| Written problem |
Give the number of lines that include the word "this", nothing more.
● ● ● ●
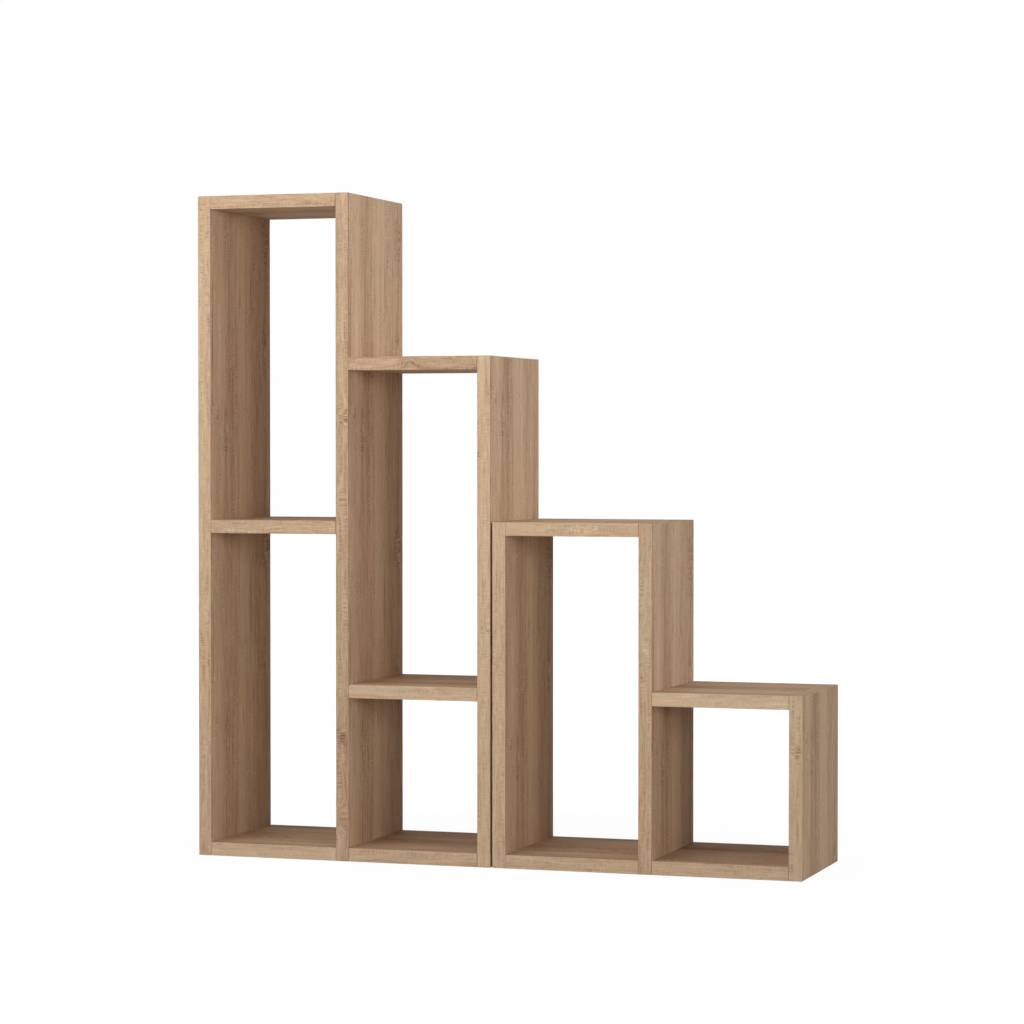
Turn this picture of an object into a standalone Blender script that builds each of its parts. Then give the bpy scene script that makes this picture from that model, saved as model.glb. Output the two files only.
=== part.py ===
"""A stepped open plant stand of faced chipboard, in two modules that stand side by side.

Upright boards run the full height of each module, and level boards lie between them. Every end of a
level board has two wooden dowels and a cam lock: a steel bolt in the upright, whose head is held by
a cam in the underside of the level board. The front looks along -Y, and the stand rests on Z = 0.
"""

import math

import bmesh
import bpy
from mathutils import Matrix, Vector

# Boards, in metres
board_thickness = 0.018
board_depth = 0.208
column_width = 0.181  # clear width between two uprights
cell_height = 0.200  # clear height of one cell
module_gap = 0.003  # between the two modules
arris_width = 0.0006  # the small flat that breaks every edge of a board

# Fits
seat_gap = 0.0003  # between two faces that meet
bore_gap = 0.0003  # round a round piece in its bore
cut_overrun = 0.002  # how far a cutter starts outside the face that it enters

# Dowels, one on each side of the cam lock
dowel_radius = 0.004
dowel_offset = 0.064  # from the middle of the board's depth
dowel_chamfer = 0.001
dowel_end_gap = 0.001  # free space for glue at the bottom of a blind bore
socket_floor = 0.006  # board left behind a blind bore in an upright

# Cam, a hollow eccentric cup in the underside of a level board
cam_radius = 0.0072
cam_inset = 0.024  # from the end of the level board to the cam's axis
cam_sink = 0.0004  # from the underside of the board up to the cam's face
cam_wall = 0.0018
cam_eccentricity = 0.0004
cam_crown = 0.001  # the roof over the hollow
recess_length = 0.0064
recess_width = 0.0013
recess_depth = 0.0022

# Bolt, screwed into an upright
head_radius = 0.0032
head_land = 0.0006  # the straight rim of the head
head_cone = 0.0012  # the slope behind the rim, which the cam pulls on
head_dome = 0.0018
neck_radius = 0.0018
shank_radius = 0.0029
collar_radius = 0.0037
collar_length = 0.0015
thread_radius = 0.0028
thread_tip = 0.0022

# Angles and counts
entry_angle = math.radians(-110)  # where the bolt's head goes into the cam, from the locked place
slot_past_lock = math.radians(30)
dowel_sides = 10
bolt_sides = 8
cam_sides = 16
hollow_sides = 12
slot_steps = 5

# The stand's layout: cells that each upright is high, and the levels at which each column has a board
modules = (
    {"name": "tall", "upright_cells": (4, 4, 3), "levels": ((0, 2, 4), (0, 1, 3))},
    {"name": "low", "upright_cells": (2, 2, 1), "levels": ((0, 2), (0, 1))},
)
upright_places = ("left", "middle", "right")

# Sizes that follow
pitch = cell_height + board_thickness
column_step = column_width + board_thickness
module_width = len(modules[0]["levels"]) * column_step + board_thickness
stand_width = len(modules) * module_width + module_gap
socket_depth = board_thickness - socket_floor
dowel_reach = socket_depth - dowel_end_gap - seat_gap
hollow_radius = cam_radius - cam_wall
lock_radius = hollow_radius - cam_eccentricity  # from the cam's axis to the wall that the head bears on
hollow_bottom = board_thickness / 2 - cam_sink - head_radius - bore_gap
hollow_top = board_thickness / 2 - cam_sink + head_radius + bore_gap
cam_height = hollow_top + cam_crown
bolt_reach = seat_gap + cam_inset  # from the upright's face to the cam's axis
head_start = bolt_reach - math.sqrt(lock_radius**2 - head_radius**2) + bore_gap
shank_end = bolt_reach - cam_radius - bore_gap


def new_collection(name):
    made = bpy.data.collections.new(name)
    bpy.context.scene.collection.children.link(made)
    return made


def new_finish(name, colour, roughness, metallic):
    finish = bpy.data.materials.new(name)
    finish.use_nodes = True
    surface = finish.node_tree.nodes["Principled BSDF"]
    surface.inputs["Base Color"].default_value = (*colour, 1.0)
    surface.inputs["Roughness"].default_value = roughness
    surface.inputs["Metallic"].default_value = metallic
    finish.diffuse_color = (*colour, 1.0)
    return finish


def new_object(name, mesh, collection, parent, place=(0, 0, 0), turn=(0, 0, 0)):
    """An object on the mesh, set under its module's empty."""
    made = bpy.data.objects.new(name, mesh)
    collection.objects.link(made)
    made.parent = parent
    made.location = place
    made.rotation_euler = turn
    return made


def mesh_of(name, bm):
    """Ends the bmesh as a mesh."""
    mesh = bpy.data.meshes.new(name)
    bm.to_mesh(mesh)
    bm.free()
    return mesh


def settled_mesh(name, source):
    """The evaluated mesh of an object, for pieces that share it, smooth on its round faces."""
    bpy.context.view_layer.update()
    depsgraph = bpy.context.evaluated_depsgraph_get()
    mesh = bpy.data.meshes.new_from_object(source.evaluated_get(depsgraph))
    mesh.name = name
    mesh.shade_smooth()
    mesh.set_sharp_from_angle(angle=math.radians(40))
    return mesh


def add_cylinder(bm, start, direction, length, radius, sides):
    """Adds a closed cylinder that runs from start, and returns its vertices."""
    direction = Vector(direction)
    middle = Vector(start) + direction * (length / 2)
    turn = direction.to_track_quat("Z", "Y").to_matrix().to_4x4()
    return bmesh.ops.create_cone(
        bm,
        cap_ends=True,
        segments=sides,
        radius1=radius,
        radius2=radius,
        depth=length,
        matrix=Matrix.Translation(middle) @ turn,
    )["verts"]


def add_box(bm, size):
    """Adds a box of this size, centred on the origin."""
    verts = bmesh.ops.create_cube(bm, size=1.0)["verts"]
    bmesh.ops.scale(bm, vec=size, verts=verts)


def add_boolean(target, tool, operation):
    """Cuts target with tool, or joins tool to it. The tool keeps out of the render."""
    tool.hide_render = True
    tool.display_type = "WIRE"
    step = target.modifiers.new(tool.name, "BOOLEAN")
    step.object = tool
    step.operation = operation
    step.solver = "EXACT"


def make_board(name, module, low_corner, size):
    """A board with all its edges broken, from its low corner in the module."""
    bm = bmesh.new()
    add_box(bm, size)
    middle = Vector(low_corner) + Vector(size) / 2
    board = new_object(name, mesh_of(name, bm), parts, module, middle)
    board.data.materials.append(oak_finish)
    edge = board.modifiers.new("broken_edges", "BEVEL")
    edge.width = arris_width
    edge.segments = 1
    edge.limit_method = "NONE"
    return board


def upright_x(index):
    """The left face of a module's upright."""
    return index * column_step


def level_middle(level):
    """The height at the middle of a level board's thickness."""
    return level * pitch + board_thickness / 2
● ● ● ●
| Final result |
2